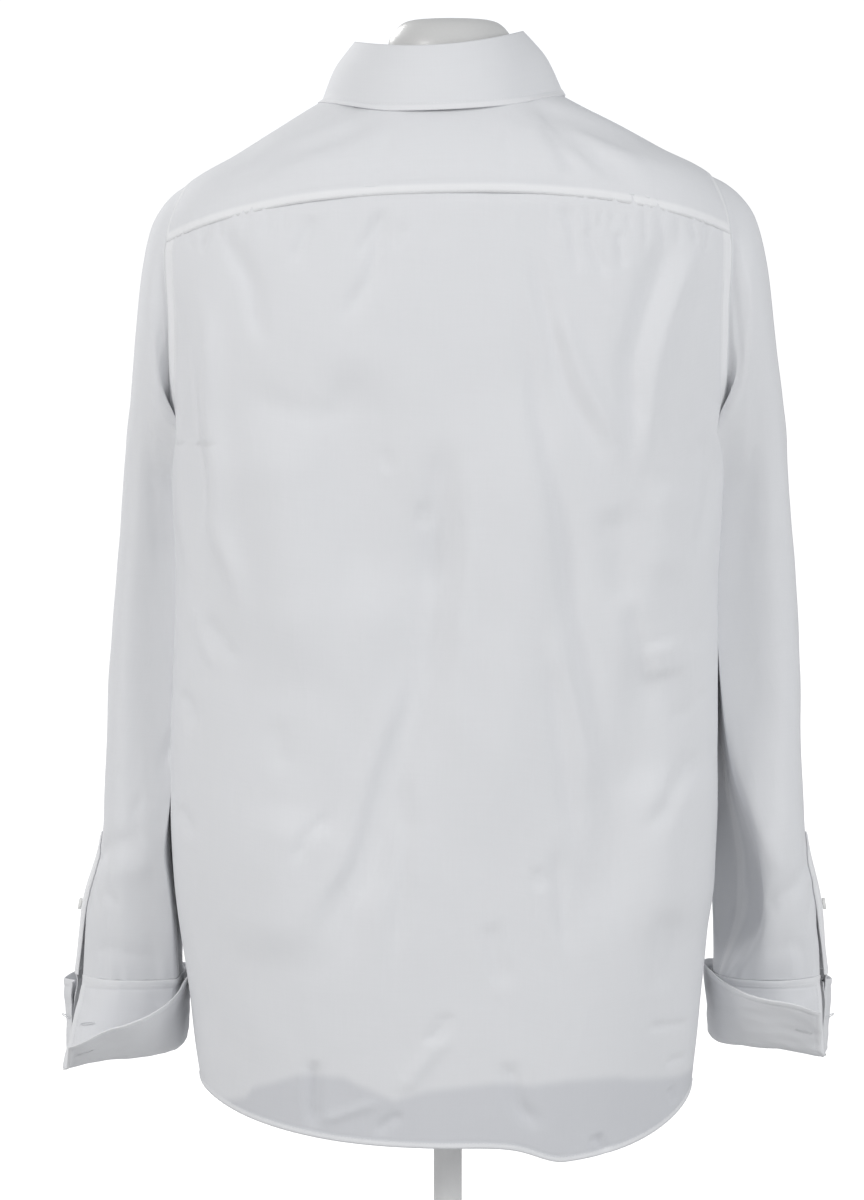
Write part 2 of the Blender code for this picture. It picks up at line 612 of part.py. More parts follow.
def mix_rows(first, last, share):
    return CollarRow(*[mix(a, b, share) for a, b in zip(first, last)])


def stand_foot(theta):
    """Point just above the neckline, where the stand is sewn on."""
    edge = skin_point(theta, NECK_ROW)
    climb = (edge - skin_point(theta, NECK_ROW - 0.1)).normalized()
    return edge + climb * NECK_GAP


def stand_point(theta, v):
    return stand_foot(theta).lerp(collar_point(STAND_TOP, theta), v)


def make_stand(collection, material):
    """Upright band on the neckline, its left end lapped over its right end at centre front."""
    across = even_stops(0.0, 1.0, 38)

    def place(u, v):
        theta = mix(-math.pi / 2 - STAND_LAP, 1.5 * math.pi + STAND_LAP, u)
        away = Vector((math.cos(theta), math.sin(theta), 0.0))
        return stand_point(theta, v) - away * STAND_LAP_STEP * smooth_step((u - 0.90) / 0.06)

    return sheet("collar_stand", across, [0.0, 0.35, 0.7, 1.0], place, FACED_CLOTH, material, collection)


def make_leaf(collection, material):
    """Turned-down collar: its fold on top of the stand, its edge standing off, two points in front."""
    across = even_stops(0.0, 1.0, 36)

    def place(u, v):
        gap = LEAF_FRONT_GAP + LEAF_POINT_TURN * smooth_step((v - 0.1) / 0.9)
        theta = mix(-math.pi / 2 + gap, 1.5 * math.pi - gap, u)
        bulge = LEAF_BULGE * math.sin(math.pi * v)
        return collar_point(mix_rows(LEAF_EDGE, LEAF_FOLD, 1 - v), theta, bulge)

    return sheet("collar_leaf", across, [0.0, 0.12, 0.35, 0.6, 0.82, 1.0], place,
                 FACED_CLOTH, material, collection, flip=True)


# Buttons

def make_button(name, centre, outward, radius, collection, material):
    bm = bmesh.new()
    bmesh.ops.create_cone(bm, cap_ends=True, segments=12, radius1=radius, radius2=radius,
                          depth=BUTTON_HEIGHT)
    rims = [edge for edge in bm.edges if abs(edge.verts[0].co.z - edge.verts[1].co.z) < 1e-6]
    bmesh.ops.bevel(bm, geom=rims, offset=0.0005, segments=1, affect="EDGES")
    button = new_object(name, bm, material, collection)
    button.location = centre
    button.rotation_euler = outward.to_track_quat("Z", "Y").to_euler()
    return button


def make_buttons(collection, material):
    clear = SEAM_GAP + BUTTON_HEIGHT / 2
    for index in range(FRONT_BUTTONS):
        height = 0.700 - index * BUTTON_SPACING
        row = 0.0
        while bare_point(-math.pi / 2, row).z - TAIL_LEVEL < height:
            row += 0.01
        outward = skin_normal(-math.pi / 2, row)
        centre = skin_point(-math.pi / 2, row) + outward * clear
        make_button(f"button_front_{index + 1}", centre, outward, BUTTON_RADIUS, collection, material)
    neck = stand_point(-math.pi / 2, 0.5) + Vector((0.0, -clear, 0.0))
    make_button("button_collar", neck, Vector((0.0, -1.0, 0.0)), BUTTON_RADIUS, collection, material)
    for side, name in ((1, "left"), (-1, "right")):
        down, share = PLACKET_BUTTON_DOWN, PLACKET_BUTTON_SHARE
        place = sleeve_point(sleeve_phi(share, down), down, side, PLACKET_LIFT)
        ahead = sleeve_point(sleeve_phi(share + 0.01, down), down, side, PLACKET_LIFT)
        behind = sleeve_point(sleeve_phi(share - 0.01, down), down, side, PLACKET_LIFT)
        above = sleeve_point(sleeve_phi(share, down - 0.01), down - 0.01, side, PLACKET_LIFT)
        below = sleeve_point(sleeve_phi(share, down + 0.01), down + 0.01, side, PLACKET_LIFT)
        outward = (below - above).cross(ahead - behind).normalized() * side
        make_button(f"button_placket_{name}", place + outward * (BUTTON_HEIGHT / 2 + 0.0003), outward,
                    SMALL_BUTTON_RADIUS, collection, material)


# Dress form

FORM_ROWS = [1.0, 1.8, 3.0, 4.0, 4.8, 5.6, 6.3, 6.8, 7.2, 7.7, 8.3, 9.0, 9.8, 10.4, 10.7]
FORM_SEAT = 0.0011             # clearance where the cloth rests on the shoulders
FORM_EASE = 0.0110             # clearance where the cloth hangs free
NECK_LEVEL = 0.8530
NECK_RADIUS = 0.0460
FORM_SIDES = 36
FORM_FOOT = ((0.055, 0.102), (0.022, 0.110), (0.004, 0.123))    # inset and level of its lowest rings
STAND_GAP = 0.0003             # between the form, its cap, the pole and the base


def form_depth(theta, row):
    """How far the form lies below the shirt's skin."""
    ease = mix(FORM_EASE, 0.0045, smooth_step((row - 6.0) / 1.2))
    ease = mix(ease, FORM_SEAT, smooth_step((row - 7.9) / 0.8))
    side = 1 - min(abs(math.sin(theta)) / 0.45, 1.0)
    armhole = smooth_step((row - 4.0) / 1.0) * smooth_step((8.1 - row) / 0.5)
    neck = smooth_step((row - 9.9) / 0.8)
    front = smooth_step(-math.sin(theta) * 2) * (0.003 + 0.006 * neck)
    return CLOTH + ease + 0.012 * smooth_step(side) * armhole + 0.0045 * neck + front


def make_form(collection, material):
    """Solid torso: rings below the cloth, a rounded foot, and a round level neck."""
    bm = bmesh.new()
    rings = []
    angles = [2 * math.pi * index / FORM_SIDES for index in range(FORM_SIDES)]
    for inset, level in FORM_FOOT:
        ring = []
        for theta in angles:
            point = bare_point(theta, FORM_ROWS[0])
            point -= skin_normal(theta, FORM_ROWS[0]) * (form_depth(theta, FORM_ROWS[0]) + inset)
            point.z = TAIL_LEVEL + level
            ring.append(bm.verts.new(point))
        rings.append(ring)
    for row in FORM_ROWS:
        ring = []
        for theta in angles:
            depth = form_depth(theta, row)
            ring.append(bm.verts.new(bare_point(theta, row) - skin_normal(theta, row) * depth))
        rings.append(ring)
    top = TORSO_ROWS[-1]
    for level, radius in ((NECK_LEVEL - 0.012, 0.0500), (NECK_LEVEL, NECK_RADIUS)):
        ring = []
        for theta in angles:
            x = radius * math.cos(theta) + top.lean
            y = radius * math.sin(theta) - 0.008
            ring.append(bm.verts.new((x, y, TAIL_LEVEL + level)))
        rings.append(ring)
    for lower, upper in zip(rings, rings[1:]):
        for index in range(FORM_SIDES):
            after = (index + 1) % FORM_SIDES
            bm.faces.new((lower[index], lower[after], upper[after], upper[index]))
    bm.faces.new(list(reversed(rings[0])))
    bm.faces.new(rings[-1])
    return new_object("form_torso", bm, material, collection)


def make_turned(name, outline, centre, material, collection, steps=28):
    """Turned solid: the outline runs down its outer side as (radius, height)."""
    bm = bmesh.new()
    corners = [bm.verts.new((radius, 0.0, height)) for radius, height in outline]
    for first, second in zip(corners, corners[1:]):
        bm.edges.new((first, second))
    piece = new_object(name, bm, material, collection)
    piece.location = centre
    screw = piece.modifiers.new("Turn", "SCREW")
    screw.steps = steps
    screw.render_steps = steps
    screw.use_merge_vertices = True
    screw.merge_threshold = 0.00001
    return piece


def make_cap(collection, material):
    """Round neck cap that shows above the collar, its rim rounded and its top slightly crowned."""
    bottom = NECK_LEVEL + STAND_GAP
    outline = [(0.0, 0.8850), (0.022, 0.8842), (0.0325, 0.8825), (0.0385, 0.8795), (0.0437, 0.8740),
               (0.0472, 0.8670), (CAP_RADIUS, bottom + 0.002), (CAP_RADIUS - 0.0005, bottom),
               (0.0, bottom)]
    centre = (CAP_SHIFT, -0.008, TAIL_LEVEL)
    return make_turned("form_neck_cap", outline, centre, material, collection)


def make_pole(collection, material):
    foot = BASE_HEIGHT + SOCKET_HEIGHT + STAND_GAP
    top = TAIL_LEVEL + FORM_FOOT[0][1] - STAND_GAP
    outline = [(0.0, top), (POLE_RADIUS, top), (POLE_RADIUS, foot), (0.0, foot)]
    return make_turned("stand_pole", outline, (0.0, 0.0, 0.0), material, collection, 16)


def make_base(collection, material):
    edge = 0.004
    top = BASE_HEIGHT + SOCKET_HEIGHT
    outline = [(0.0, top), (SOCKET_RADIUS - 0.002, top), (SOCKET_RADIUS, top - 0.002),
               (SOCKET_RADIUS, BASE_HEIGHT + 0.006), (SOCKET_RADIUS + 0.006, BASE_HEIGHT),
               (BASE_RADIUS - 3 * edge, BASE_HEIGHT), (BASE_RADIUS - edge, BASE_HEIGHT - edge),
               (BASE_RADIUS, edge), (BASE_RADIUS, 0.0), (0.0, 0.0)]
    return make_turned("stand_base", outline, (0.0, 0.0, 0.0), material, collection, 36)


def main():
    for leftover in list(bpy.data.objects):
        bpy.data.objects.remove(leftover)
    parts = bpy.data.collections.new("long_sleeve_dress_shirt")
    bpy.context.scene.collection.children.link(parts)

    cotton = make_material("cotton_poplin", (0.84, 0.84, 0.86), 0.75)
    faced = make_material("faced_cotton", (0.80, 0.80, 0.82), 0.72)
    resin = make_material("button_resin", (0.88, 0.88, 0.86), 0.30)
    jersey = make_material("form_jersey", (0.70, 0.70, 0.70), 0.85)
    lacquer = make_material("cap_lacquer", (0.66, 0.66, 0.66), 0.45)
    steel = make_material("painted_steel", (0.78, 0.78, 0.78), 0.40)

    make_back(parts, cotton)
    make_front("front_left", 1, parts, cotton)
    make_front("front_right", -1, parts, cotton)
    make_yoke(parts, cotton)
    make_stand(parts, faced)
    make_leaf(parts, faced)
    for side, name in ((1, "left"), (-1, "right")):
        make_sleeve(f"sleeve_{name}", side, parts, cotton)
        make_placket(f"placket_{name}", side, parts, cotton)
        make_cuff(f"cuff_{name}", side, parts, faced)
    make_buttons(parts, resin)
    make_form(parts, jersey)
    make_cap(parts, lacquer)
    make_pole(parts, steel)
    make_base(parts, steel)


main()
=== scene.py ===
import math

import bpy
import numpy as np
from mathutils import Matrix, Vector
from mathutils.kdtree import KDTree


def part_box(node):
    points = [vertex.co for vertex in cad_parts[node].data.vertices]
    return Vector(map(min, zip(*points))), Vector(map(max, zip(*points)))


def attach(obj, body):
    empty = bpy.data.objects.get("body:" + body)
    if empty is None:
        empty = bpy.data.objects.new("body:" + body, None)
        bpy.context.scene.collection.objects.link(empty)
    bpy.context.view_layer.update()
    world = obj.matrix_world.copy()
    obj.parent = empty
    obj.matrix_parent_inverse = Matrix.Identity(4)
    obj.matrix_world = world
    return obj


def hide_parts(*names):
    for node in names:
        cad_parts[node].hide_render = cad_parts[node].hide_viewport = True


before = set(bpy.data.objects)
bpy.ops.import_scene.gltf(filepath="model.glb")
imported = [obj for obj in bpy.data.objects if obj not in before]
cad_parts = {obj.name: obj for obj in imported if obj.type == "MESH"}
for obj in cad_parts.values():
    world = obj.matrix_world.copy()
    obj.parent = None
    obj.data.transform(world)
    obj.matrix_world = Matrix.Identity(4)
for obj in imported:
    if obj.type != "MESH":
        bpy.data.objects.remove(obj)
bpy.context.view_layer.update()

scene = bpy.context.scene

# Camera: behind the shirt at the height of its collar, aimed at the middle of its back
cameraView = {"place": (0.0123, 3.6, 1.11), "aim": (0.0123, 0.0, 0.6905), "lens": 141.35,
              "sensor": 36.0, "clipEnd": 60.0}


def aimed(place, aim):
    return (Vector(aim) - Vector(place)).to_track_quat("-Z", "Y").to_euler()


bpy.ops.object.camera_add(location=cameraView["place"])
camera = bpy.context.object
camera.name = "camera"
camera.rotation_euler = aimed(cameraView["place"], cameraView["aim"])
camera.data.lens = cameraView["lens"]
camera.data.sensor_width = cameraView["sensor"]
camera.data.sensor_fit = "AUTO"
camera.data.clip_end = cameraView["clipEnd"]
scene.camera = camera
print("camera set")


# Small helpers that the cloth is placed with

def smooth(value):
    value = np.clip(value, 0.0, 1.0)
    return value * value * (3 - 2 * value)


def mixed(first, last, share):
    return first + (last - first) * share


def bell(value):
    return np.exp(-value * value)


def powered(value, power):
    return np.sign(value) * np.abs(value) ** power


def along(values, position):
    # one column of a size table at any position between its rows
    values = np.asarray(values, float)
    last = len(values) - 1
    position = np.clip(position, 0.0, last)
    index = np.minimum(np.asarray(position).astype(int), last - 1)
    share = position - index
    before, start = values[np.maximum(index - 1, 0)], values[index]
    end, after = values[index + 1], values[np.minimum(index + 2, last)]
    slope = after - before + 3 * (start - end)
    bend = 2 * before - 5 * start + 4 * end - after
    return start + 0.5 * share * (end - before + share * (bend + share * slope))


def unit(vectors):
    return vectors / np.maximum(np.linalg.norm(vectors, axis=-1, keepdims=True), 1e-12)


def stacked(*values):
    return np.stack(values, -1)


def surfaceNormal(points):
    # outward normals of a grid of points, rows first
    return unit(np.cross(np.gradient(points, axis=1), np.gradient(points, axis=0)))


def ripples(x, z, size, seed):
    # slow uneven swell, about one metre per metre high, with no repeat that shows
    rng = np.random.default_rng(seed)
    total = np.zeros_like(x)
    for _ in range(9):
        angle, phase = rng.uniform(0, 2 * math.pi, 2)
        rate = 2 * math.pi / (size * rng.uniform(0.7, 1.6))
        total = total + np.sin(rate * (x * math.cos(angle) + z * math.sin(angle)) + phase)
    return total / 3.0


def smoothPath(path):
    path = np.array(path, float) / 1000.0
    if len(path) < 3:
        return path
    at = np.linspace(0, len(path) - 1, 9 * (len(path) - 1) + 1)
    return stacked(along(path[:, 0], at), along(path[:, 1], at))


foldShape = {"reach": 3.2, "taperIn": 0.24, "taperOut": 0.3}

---

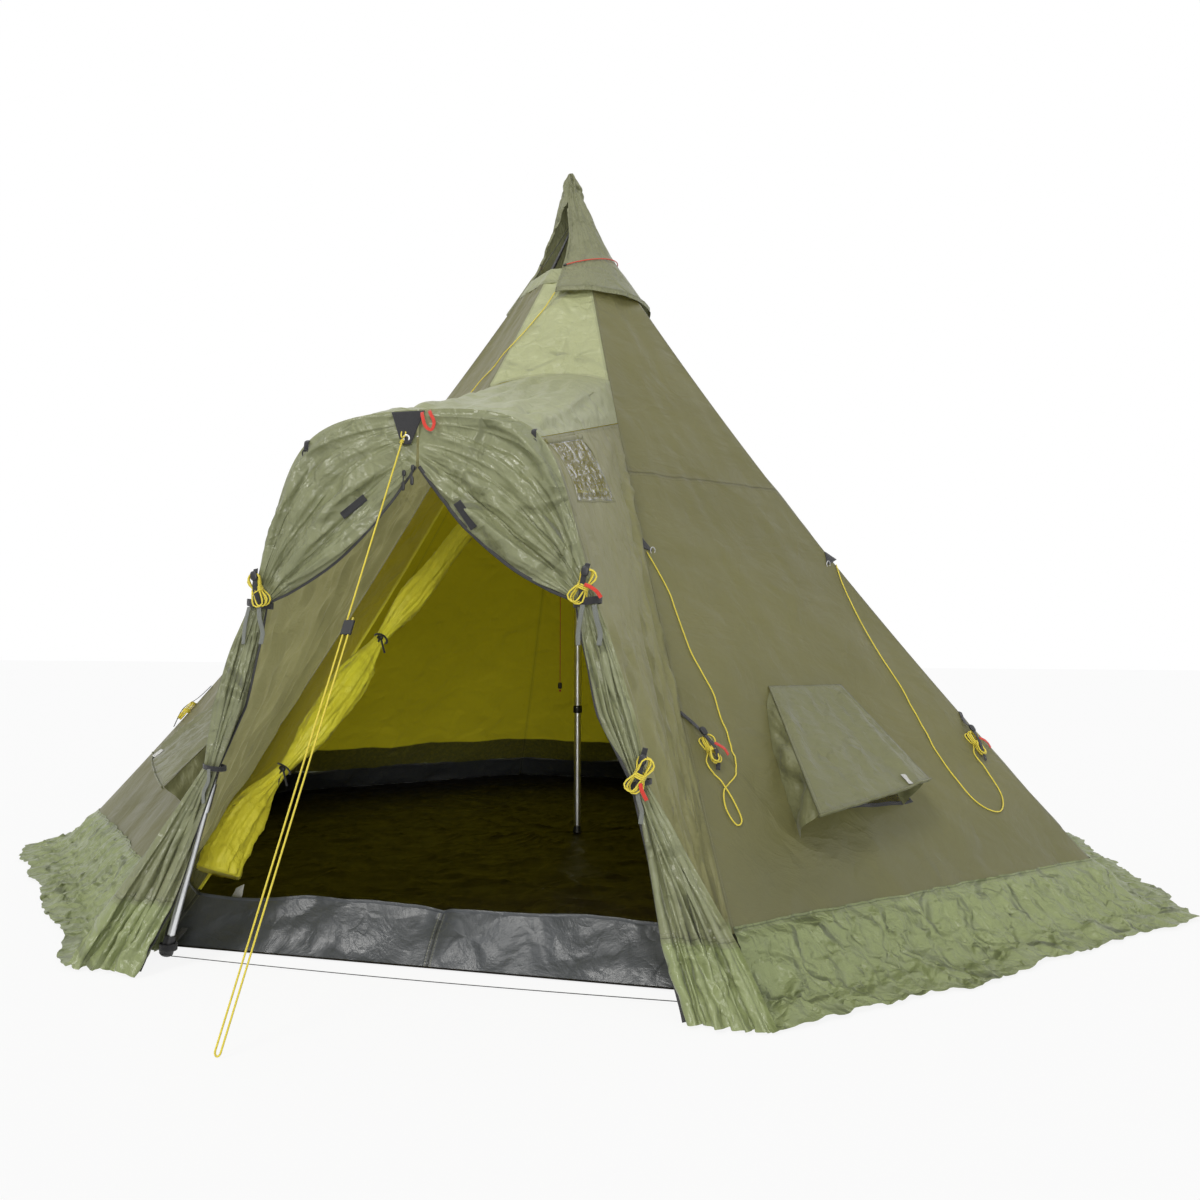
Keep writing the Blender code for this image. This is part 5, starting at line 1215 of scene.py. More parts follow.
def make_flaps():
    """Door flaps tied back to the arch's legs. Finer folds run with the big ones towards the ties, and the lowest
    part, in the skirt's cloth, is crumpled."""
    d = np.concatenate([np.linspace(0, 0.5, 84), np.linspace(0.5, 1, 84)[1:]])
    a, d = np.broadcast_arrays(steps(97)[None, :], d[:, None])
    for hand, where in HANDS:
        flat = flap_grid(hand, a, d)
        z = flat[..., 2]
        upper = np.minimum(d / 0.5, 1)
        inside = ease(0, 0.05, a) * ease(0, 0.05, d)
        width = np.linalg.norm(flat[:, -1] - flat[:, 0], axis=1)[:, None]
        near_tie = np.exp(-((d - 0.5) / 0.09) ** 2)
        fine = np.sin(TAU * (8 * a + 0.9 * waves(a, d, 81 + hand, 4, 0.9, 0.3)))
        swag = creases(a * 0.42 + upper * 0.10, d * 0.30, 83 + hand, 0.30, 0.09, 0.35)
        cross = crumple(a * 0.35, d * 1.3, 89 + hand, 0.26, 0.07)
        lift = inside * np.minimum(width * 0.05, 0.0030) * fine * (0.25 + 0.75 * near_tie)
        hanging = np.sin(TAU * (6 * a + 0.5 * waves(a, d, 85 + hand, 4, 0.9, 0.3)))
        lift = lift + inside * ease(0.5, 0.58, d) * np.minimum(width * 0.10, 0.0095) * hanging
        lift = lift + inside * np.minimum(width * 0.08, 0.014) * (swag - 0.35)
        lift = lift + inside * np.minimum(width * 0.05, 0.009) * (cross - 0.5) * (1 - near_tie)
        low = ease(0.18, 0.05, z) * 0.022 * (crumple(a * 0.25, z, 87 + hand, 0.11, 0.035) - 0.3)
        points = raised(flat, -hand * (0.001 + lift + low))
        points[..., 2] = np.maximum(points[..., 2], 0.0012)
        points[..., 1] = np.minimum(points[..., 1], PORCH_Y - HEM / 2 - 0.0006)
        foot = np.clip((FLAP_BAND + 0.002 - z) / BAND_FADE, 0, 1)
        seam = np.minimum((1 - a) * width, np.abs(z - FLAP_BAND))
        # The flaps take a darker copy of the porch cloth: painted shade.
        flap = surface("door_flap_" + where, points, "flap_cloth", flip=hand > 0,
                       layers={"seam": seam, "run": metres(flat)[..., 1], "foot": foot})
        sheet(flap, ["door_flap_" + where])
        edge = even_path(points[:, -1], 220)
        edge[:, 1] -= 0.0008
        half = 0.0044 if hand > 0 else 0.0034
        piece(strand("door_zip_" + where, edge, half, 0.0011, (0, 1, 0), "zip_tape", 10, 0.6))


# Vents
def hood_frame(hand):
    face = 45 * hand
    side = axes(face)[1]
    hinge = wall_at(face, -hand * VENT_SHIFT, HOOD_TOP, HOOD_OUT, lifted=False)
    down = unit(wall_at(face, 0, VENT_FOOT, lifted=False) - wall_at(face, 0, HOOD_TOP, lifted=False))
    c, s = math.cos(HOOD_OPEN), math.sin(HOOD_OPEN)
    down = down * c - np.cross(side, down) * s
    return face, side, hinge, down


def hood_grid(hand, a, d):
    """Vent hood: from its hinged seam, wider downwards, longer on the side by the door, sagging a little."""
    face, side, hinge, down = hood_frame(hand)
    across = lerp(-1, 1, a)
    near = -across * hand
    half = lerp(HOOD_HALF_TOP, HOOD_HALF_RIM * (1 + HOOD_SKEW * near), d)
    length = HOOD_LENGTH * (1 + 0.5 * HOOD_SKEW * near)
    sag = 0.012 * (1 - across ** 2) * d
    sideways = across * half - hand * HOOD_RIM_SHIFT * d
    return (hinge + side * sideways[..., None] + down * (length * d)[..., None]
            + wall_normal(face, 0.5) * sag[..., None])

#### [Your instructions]
The lines to quote run from the one containing "make_back(parts, cotton)" to the one containing "obj.parent = empty". Quote them exactly, with both of those lines, and nothing else.

#### [The completed task]
    make_back(parts, cotton)
    make_front("front_left", 1, parts, cotton)
    make_front("front_right", -1, parts, cotton)
    make_yoke(parts, cotton)
    make_stand(parts, faced)
    make_leaf(parts, faced)
    for side, name in ((1, "left"), (-1, "right")):
        make_sleeve(f"sleeve_{name}", side, parts, cotton)
        make_placket(f"placket_{name}", side, parts, cotton)
        make_cuff(f"cuff_{name}", side, parts, faced)
    make_buttons(parts, resin)
    make_form(parts, jersey)
    make_cap(parts, lacquer)
    make_pole(parts, steel)
    make_base(parts, steel)


main()
=== scene.py ===
import math

import bpy
import numpy as np
from mathutils import Matrix, Vector
from mathutils.kdtree import KDTree


def part_box(node):
    points = [vertex.co for vertex in cad_parts[node].data.vertices]
    return Vector(map(min, zip(*points))), Vector(map(max, zip(*points)))


def attach(obj, body):
    empty = bpy.data.objects.get("body:" + body)
    if empty is None:
        empty = bpy.data.objects.new("body:" + body, None)
        bpy.context.scene.collection.objects.link(empty)
    bpy.context.view_layer.update()
    world = obj.matrix_world.copy()
    obj.parent = empty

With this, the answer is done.